My view these days. On day one, I designed the page on the left.

I'm getting used to the new personalities I'm working with, too. Everyone's nice (both our proofers, two women, tend to wear hats, oddly. They favor fedoras -- a nod to newspapers of old? -- and trilbies). Yesterday, one of the other copy deskers brought in cheesecake. Speaking of the proofers, I take pedantic pleasure in finding errors in copy they miss. :) Even more of a change is my commute, now 10 minutes in the opposite direction, as opposed to about 25 before (although I don't have enough time to say my morning rosary while I drive now, so I'm saying it earlier in the day), which is sure to save me buying gas so often.

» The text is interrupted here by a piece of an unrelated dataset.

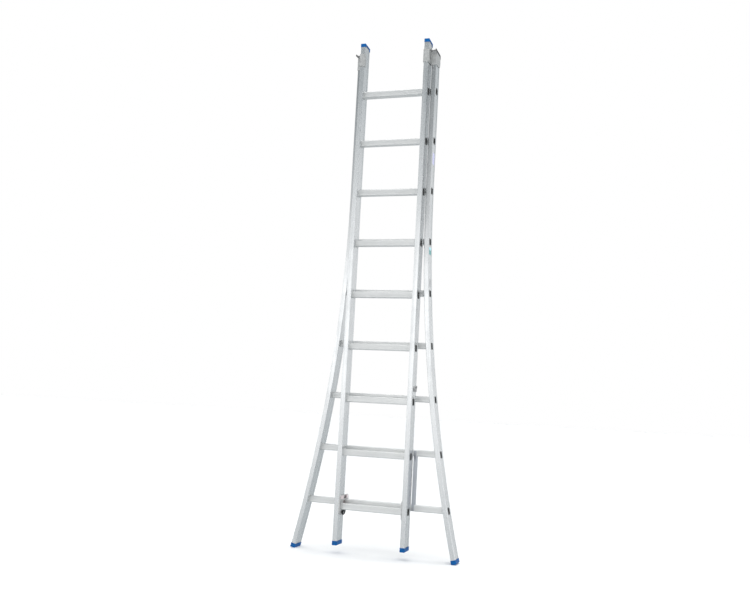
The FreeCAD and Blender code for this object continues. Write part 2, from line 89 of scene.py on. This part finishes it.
def spread(tree, fac, low, high, from_low=0.3, from_high=0.7):
    node = tree.nodes.new("ShaderNodeMapRange")
    node.inputs["From Min"].default_value = from_low
    node.inputs["From Max"].default_value = from_high
    node.inputs["To Min"].default_value = low
    node.inputs["To Max"].default_value = high
    tree.links.new(fac, node.inputs["Value"])
    return node.outputs["Result"]


def maths(tree, operation, a, b):
    node = tree.nodes.new("ShaderNodeMath")
    node.operation = operation
    for socket, value in zip(node.inputs, (a, b)):
        if isinstance(value, (int, float)):
            socket.default_value = value
        else:
            tree.links.new(value, socket)
    return node.outputs["Value"]


def mix(tree, fac, a, b):
    node = tree.nodes.new("ShaderNodeMix")
    node.data_type = "RGBA"
    for socket, value in ((node.inputs[0], fac), (node.inputs[6], a), (node.inputs[7], b)):
        if isinstance(value, (int, float)):
            socket.default_value = value
        elif isinstance(value, tuple):
            socket.default_value = (*value, 1.0)
        else:
            tree.links.new(value, socket)
    return node.outputs[2]


def bump(tree, shader, height, strength, distance):
    node = tree.nodes.new("ShaderNodeBump")
    node.inputs["Strength"].default_value = strength
    node.inputs["Distance"].default_value = distance
    tree.links.new(height, node.inputs["Height"])
    tree.links.new(node.outputs["Normal"], shader.inputs["Normal"])


def tint(colour, factor):
    return tuple(min(1.0, c * factor) for c in colour)


# ---- the materials -------------------------------------------------------
END_SHADE_SPAN = (0.483, 0.487)         # where a rung's end darkens with painted shade, from its middle, as a part of its length
SHADE_BAND = (0.53, 0.68)            # where the painted shade on the upper front starts and is full, as a part of the height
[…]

More of a night-owl anyway, one thing I am enjoying is easing into my days. I'm still up at 7ish (the dog won't let me sleep in much beyond that, lol), but can take more time with morning prayer. I'm washing the dishes in my sink more promptly, and cooking more frequently (I stewed tomatoes down for sauce the other morning, and can't even remember the last time I did that).

And I'm writing in the mornings. Nothing noteworthy, as yet, but last week I journaled four days in a row, something I haven't done regularly in too long. Hopefully, not spending my days writing about scintillating topics like school district budgets will save up brain power for an idea I've been kicking around in my head for a bit -- disparate thoughts that keep whispering at me to connect them. I'm trying to persuade myself to get back to the gym regularly after too long an absence, and want to go to daily Mass several times a week now that I'm able.

Do I love it,? The jury's still out, but I don't dread going into work every day. That's obviously a change for the better, and learning something new is always a good thing. I can't see into the future, or know how I'll feel in six months, but I can say without a doubt that, while not a drastic alteration, it's a challenge I needed.